--- begin Dataset content ---

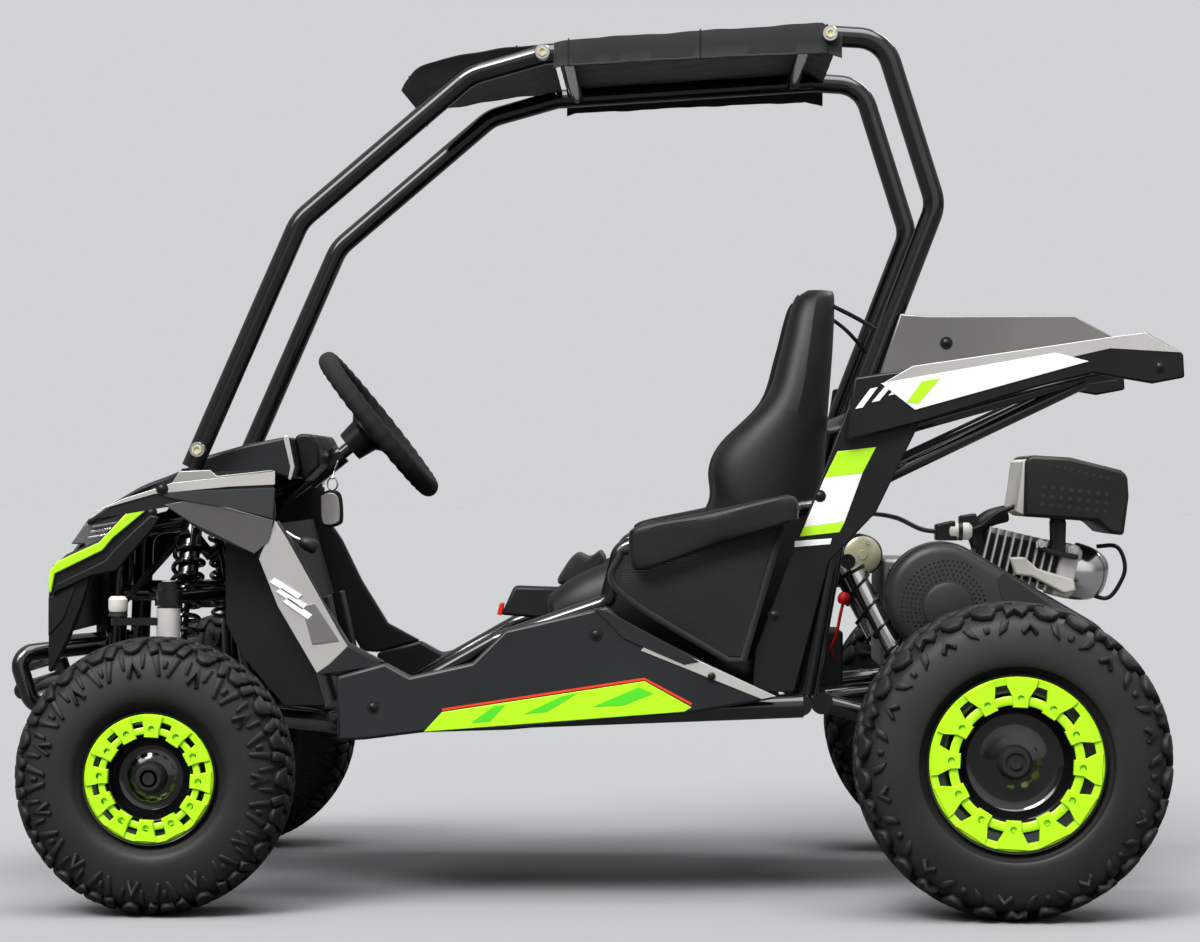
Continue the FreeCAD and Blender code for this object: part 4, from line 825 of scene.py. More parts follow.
# from the front edge up to the head: cushion middle, bolster and back as (x, z), half width, place along
seatLines = ((-60, 385, -58, 400, -50, 335, 0.92, 0), (0, 384, -20, 428, 20, 324, 0.99, 0.12),
             (60, 386, 44, 455, 100, 321, 1, 0.25), (180, 377, 130, 482, 236, 318, 1, 0.42),
              (208, 400, 167, 530, 290, 400, 1, 0.5), (240, 485, 167, 578, 308, 480, 1, 0.6),
              (254, 560, 184, 615, 320, 560, 0.98, 0.7), (266, 640, 240, 673, 326, 650, 0.93, 0.8),
              (280, 735, 261, 737, 333, 740, 0.84, 0.9), (293, 803, 279, 804, 336, 806, 0.72, 0.96),
              (308, 822, 300, 824, 334, 823, 0.6, 1))


def addSeat():
    # each ring: the front goes from the cushion's middle up to the bolster, then rolls round to the back
    low, high = [np.array(corner) * 1000 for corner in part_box("seat")]
    half = (high[1] - low[1]) / 2
    lines = smoothLine(seatLines, seat["steps"])
    centre, bolster, back = [np.stack([lines[:, 2 * k] + low[0] + 60, lines[:, 2 * k + 1]], -1)[:, None]
                             for k in range(3)]
    width, place = lines[:, 6][:, None], lines[:, 7][:, None]
    a = np.linspace(-1, 1, seat["across"])[None]
    span = np.abs(a)
    rise = np.clip((span - 0.48) / 0.27, 0, 1)
    rise = (rise * rise * (3 - 2 * rise))[..., None]
    roll = (1 - np.sqrt(1 - np.clip((span - 0.8) / 0.2, 0, 1) ** 2))[..., None]
    forward = bolster - back
    forward /= np.linalg.norm(forward, axis=2, keepdims=True)
    front = centre + (bolster - centre) * rise
    front = front + ((bolster + back) / 2 - front) * roll
    seams = np.exp(-((span - 0.5) / 0.02) ** 2) * 6 + np.exp(-((span - 0.8) / 0.016) ** 2) * 2.5
    quilts = sum(np.exp(-((place - at) / 0.008) ** 2) for at in (0.2, 0.36, 0.63, 0.74, 0.86)) * 5 * (span < 0.5)
    puff = 4 * np.cos(np.clip(span / 0.5, 0, 1) * np.pi / 2) ** 0.5
    ends = np.clip(np.minimum(place, 1 - place) / 0.05, 0, 1)
    front = front + forward * ((puff - seams - quilts) * ends)[..., None]
    b = np.linspace(1, -1, seat["behind"])[None, 1:-1]
    rollBack = (1 - np.sqrt(1 - np.clip((np.abs(b) - 0.75) / 0.25, 0, 1) ** 2))[..., None]
    behind = back + ((bolster + back) / 2 - back) * rollBack
    flat = np.concatenate([front, behind], axis=1)
    y = np.concatenate([a, b], axis=1) * width * half
    points = np.stack([flat[..., 0], y, flat[..., 1]], -1)
    caps = points.mean(1, keepdims=True)
    count = points.shape[1]
    points = np.concatenate([np.repeat(caps[:1], count, 1), points, np.repeat(caps[-1:], count, 1)])
    cover = piece("seat_cover", [grid(points, False, True)], "vinyl", subdiv=1, replaces=("seat",))
    piping = []
    for column in (6, seat["across"] - 7):      # a sewn edge along each bolster
        piping.append(alongPath(points[6:-5, column] + [-1.2, 0, 0.6], 1.7, 8))
    piece("seat_piping", piping, "canvas")


addSeat()


def pillow(outline, inner, outer, crown, steps=6):
    # a fat pad: the outline shrinks towards both faces along a quarter circle
    flat = np.asarray(outline, dtype=float)
    centre = flat.mean(0)
    rings = []
    for share in np.linspace(-1, 1, steps * 2 + 1):
        inset = 1 - math.sqrt(max(0, 1 - share ** 2))
        ring = flat + (centre - flat) / np.linalg.norm(centre - flat, axis=1)[:, None] * crown * inset
        y = (inner + outer) / 2 + (outer - inner) / 2 * share
        rings.append(np.stack([ring[:, 0], np.full(len(ring), y), ring[:, 1]], -1))
    points = np.stack(rings)
    caps = points.mean(1, keepdims=True)
    points = np.concatenate([np.repeat(caps[:1], len(flat), 1), points, np.repeat(caps[-1:], len(flat), 1)])
    return grid(points, False, True)


def addArmPads():
    low, high = [np.array(corner) * 1000 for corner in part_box("arm_pads")]
    outline = smoothLine([(56, 480), (64, 498), (140, 515), (246, 538), (268, 541), (279, 533), (280, 514),
                          (272, 506), (200, 482), (120, 456), (74, 441), (59, 449), (56, 480)], 4)[:-1]
    pads, seams = [], []
    for sign in (-1, 1):
        inner, outer = (high[1] - 38) * sign, high[1] * sign
        pads.append(pillow(outline, inner, outer, 9))
        top = np.stack([np.linspace(low[0] + 12, high[0] - 14, 40), np.full(40, (high[1] - 3.5) * sign),
                        np.interp(np.linspace(low[0] + 12, high[0] - 14, 40), [low[0], high[0]], [490, 534])], -1)
        seams.append(alongPath(top, 1.3, 6))
    piece("arm_pad_covers", pads, "vinyl", subdiv=1, replaces=("arm_pads",))
    piece("arm_pad_seams", seams, "canvas")


addArmPads()


def addRoof():
    low, high = [np.array(corner) * 1000 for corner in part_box("canopy")]
    barFront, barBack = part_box("roof_bars")[1][2] * 1000 - 26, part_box("roof_bars")[1][2] * 1000
    length = np.linspace(low[0] + 2, high[0] - 2, 60)
    share = (length - length[0]) / (length[-1] - length[0])
    top = barFront + (barBack - barFront) * share + 4
    half = high[1] - 1
    drop = np.interp(share, [0, 0.5, 0.92, 1], [36, 38, 42, 34])
    endDip = np.interp(share, [0, 0.03, 0.93, 1], [3, 0, 0, 16])
    around = np.linspace(-1, 1, 81)
    span = np.abs(around)
    flat = np.clip(span / 0.84, 0, 1)
    side = np.clip((span - 0.84) / 0.16, 0, 1)
    y = np.sign(around) * (flat * (half - 8) + np.sin(side * np.pi / 2) * 8)
    fold = 1 - np.cos(np.minimum(side * 2.2, 1) * np.pi / 2)
    down = np.minimum(side * 2.2, 1) * 5 * fold + side
    sag = 6 * np.cos(flat * np.pi / 2) ** 2
    z = top[:, None] - endDip[:, None] - sag[None, :] * np.sin(share * np.pi)[:, None] - down[None, :] * drop[:, None] / 6
    wrinkle = (np.sin(length[:, None] / 19 + around[None, :] * 23) * 0.7
               + np.sin(length[:, None] / 7.3 - around[None, :] * 41) * 0.35)
    points = np.stack(np.broadcast_arrays(length[:, None], y[None, :], z + wrinkle * (1 - side)[None, :]), -1).copy()
    points[..., 1] += wrinkle * side[None, :] * 0.9 * np.sign(around)[None, :] - np.sign(around)[None, :] * 1.5
    points[..., 2] = np.minimum(points[..., 2], high[2] + 4)
    cover = piece("canopy_cover", [grid(points)], "canvas", solid=2.4, replaces=("canopy",))
    seams = []
    for at in (3, 30, 56):
        seams.append(alongPath(points[at] + [0, 0, 1.4], 1.1, 6))
    for column in (12, 40, 68):
        seams.append(alongPath(points[:, column] + [0, 0, 1.4], 1.0, 6))
    piece("canopy_seams", seams, "webbing")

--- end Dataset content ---

Extract the data exactly as given.

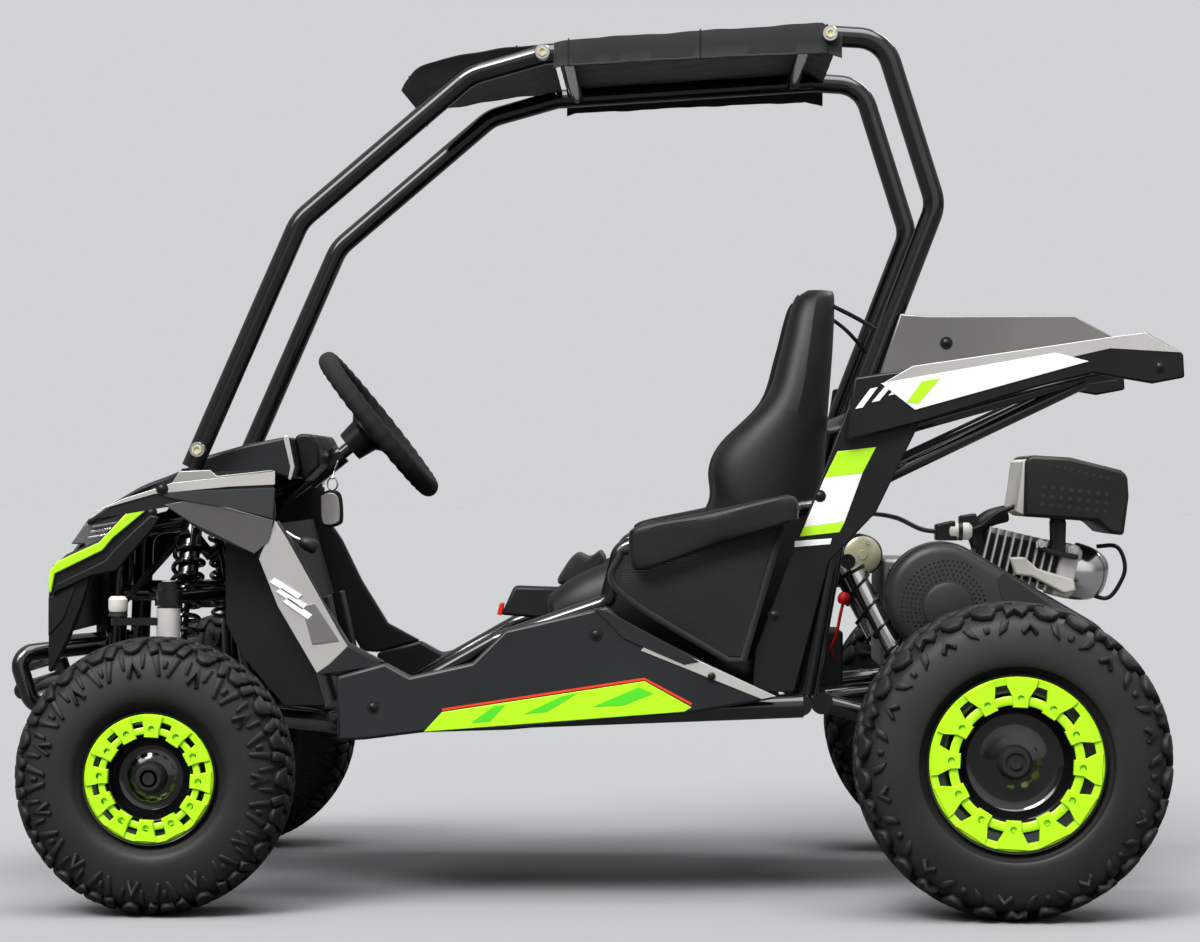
Continue the FreeCAD and Blender code for this object: part 4, from line 825 of scene.py. More parts follow.
# from the front edge up to the head: cushion middle, bolster and back as (x, z), half width, place along
seatLines = ((-60, 385, -58, 400, -50, 335, 0.92, 0), (0, 384, -20, 428, 20, 324, 0.99, 0.12),
             (60, 386, 44, 455, 100, 321, 1, 0.25), (180, 377, 130, 482, 236, 318, 1, 0.42),
              (208, 400, 167, 530, 290, 400, 1, 0.5), (240, 485, 167, 578, 308, 480, 1, 0.6),
              (254, 560, 184, 615, 320, 560, 0.98, 0.7), (266, 640, 240, 673, 326, 650, 0.93, 0.8),
              (280, 735, 261, 737, 333, 740, 0.84, 0.9), (293, 803, 279, 804, 336, 806, 0.72, 0.96),
              (308, 822, 300, 824, 334, 823, 0.6, 1))


def addSeat():
    # each ring: the front goes from the cushion's middle up to the bolster, then rolls round to the back
    low, high = [np.array(corner) * 1000 for corner in part_box("seat")]
    half = (high[1] - low[1]) / 2
    lines = smoothLine(seatLines, seat["steps"])
    centre, bolster, back = [np.stack([lines[:, 2 * k] + low[0] + 60, lines[:, 2 * k + 1]], -1)[:, None]
                             for k in range(3)]
    width, place = lines[:, 6][:, None], lines[:, 7][:, None]
    a = np.linspace(-1, 1, seat["across"])[None]
    span = np.abs(a)
    rise = np.clip((span - 0.48) / 0.27, 0, 1)
    rise = (rise * rise * (3 - 2 * rise))[..., None]
    roll = (1 - np.sqrt(1 - np.clip((span - 0.8) / 0.2, 0, 1) ** 2))[..., None]
    forward = bolster - back
    forward /= np.linalg.norm(forward, axis=2, keepdims=True)
    front = centre + (bolster - centre) * rise
    front = front + ((bolster + back) / 2 - front) * roll
    seams = np.exp(-((span - 0.5) / 0.02) ** 2) * 6 + np.exp(-((span - 0.8) / 0.016) ** 2) * 2.5
    quilts = sum(np.exp(-((place - at) / 0.008) ** 2) for at in (0.2, 0.36, 0.63, 0.74, 0.86)) * 5 * (span < 0.5)
    puff = 4 * np.cos(np.clip(span / 0.5, 0, 1) * np.pi / 2) ** 0.5
    ends = np.clip(np.minimum(place, 1 - place) / 0.05, 0, 1)
    front = front + forward * ((puff - seams - quilts) * ends)[..., None]
    b = np.linspace(1, -1, seat["behind"])[None, 1:-1]
    rollBack = (1 - np.sqrt(1 - np.clip((np.abs(b) - 0.75) / 0.25, 0, 1) ** 2))[..., None]
    behind = back + ((bolster + back) / 2 - back) * rollBack
    flat = np.concatenate([front, behind], axis=1)
    y = np.concatenate([a, b], axis=1) * width * half
    points = np.stack([flat[..., 0], y, flat[..., 1]], -1)
    caps = points.mean(1, keepdims=True)
    count = points.shape[1]
    points = np.concatenate([np.repeat(caps[:1], count, 1), points, np.repeat(caps[-1:], count, 1)])
    cover = piece("seat_cover", [grid(points, False, True)], "vinyl", subdiv=1, replaces=("seat",))
    piping = []
    for column in (6, seat["across"] - 7):      # a sewn edge along each bolster
        piping.append(alongPath(points[6:-5, column] + [-1.2, 0, 0.6], 1.7, 8))
    piece("seat_piping", piping, "canvas")


addSeat()


def pillow(outline, inner, outer, crown, steps=6):
    # a fat pad: the outline shrinks towards both faces along a quarter circle
    flat = np.asarray(outline, dtype=float)
    centre = flat.mean(0)
    rings = []
    for share in np.linspace(-1, 1, steps * 2 + 1):
        inset = 1 - math.sqrt(max(0, 1 - share ** 2))
        ring = flat + (centre - flat) / np.linalg.norm(centre - flat, axis=1)[:, None] * crown * inset
        y = (inner + outer) / 2 + (outer - inner) / 2 * share
        rings.append(np.stack([ring[:, 0], np.full(len(ring), y), ring[:, 1]], -1))
    points = np.stack(rings)
    caps = points.mean(1, keepdims=True)
    points = np.concatenate([np.repeat(caps[:1], len(flat), 1), points, np.repeat(caps[-1:], len(flat), 1)])
    return grid(points, False, True)


def addArmPads():
    low, high = [np.array(corner) * 1000 for corner in part_box("arm_pads")]
    outline = smoothLine([(56, 480), (64, 498), (140, 515), (246, 538), (268, 541), (279, 533), (280, 514),
                          (272, 506), (200, 482), (120, 456), (74, 441), (59, 449), (56, 480)], 4)[:-1]
    pads, seams = [], []
    for sign in (-1, 1):
        inner, outer = (high[1] - 38) * sign, high[1] * sign
        pads.append(pillow(outline, inner, outer, 9))
        top = np.stack([np.linspace(low[0] + 12, high[0] - 14, 40), np.full(40, (high[1] - 3.5) * sign),
                        np.interp(np.linspace(low[0] + 12, high[0] - 14, 40), [low[0], high[0]], [490, 534])], -1)
        seams.append(alongPath(top, 1.3, 6))
    piece("arm_pad_covers", pads, "vinyl", subdiv=1, replaces=("arm_pads",))
    piece("arm_pad_seams", seams, "canvas")


addArmPads()


def addRoof():
    low, high = [np.array(corner) * 1000 for corner in part_box("canopy")]
    barFront, barBack = part_box("roof_bars")[1][2] * 1000 - 26, part_box("roof_bars")[1][2] * 1000
    length = np.linspace(low[0] + 2, high[0] - 2, 60)
    share = (length - length[0]) / (length[-1] - length[0])
    top = barFront + (barBack - barFront) * share + 4
    half = high[1] - 1
    drop = np.interp(share, [0, 0.5, 0.92, 1], [36, 38, 42, 34])
    endDip = np.interp(share, [0, 0.03, 0.93, 1], [3, 0, 0, 16])
    around = np.linspace(-1, 1, 81)
    span = np.abs(around)
    flat = np.clip(span / 0.84, 0, 1)
    side = np.clip((span - 0.84) / 0.16, 0, 1)
    y = np.sign(around) * (flat * (half - 8) + np.sin(side * np.pi / 2) * 8)
    fold = 1 - np.cos(np.minimum(side * 2.2, 1) * np.pi / 2)
    down = np.minimum(side * 2.2, 1) * 5 * fold + side
    sag = 6 * np.cos(flat * np.pi / 2) ** 2
    z = top[:, None] - endDip[:, None] - sag[None, :] * np.sin(share * np.pi)[:, None] - down[None, :] * drop[:, None] / 6
    wrinkle = (np.sin(length[:, None] / 19 + around[None, :] * 23) * 0.7
               + np.sin(length[:, None] / 7.3 - around[None, :] * 41) * 0.35)
    points = np.stack(np.broadcast_arrays(length[:, None], y[None, :], z + wrinkle * (1 - side)[None, :]), -1).copy()
    points[..., 1] += wrinkle * side[None, :] * 0.9 * np.sign(around)[None, :] - np.sign(around)[None, :] * 1.5
    points[..., 2] = np.minimum(points[..., 2], high[2] + 4)
    cover = piece("canopy_cover", [grid(points)], "canvas", solid=2.4, replaces=("canopy",))
    seams = []
    for at in (3, 30, 56):
        seams.append(alongPath(points[at] + [0, 0, 1.4], 1.1, 6))
    for column in (12, 40, 68):
        seams.append(alongPath(points[:, column] + [0, 0, 1.4], 1.0, 6))
    piece("canopy_seams", seams, "webbing")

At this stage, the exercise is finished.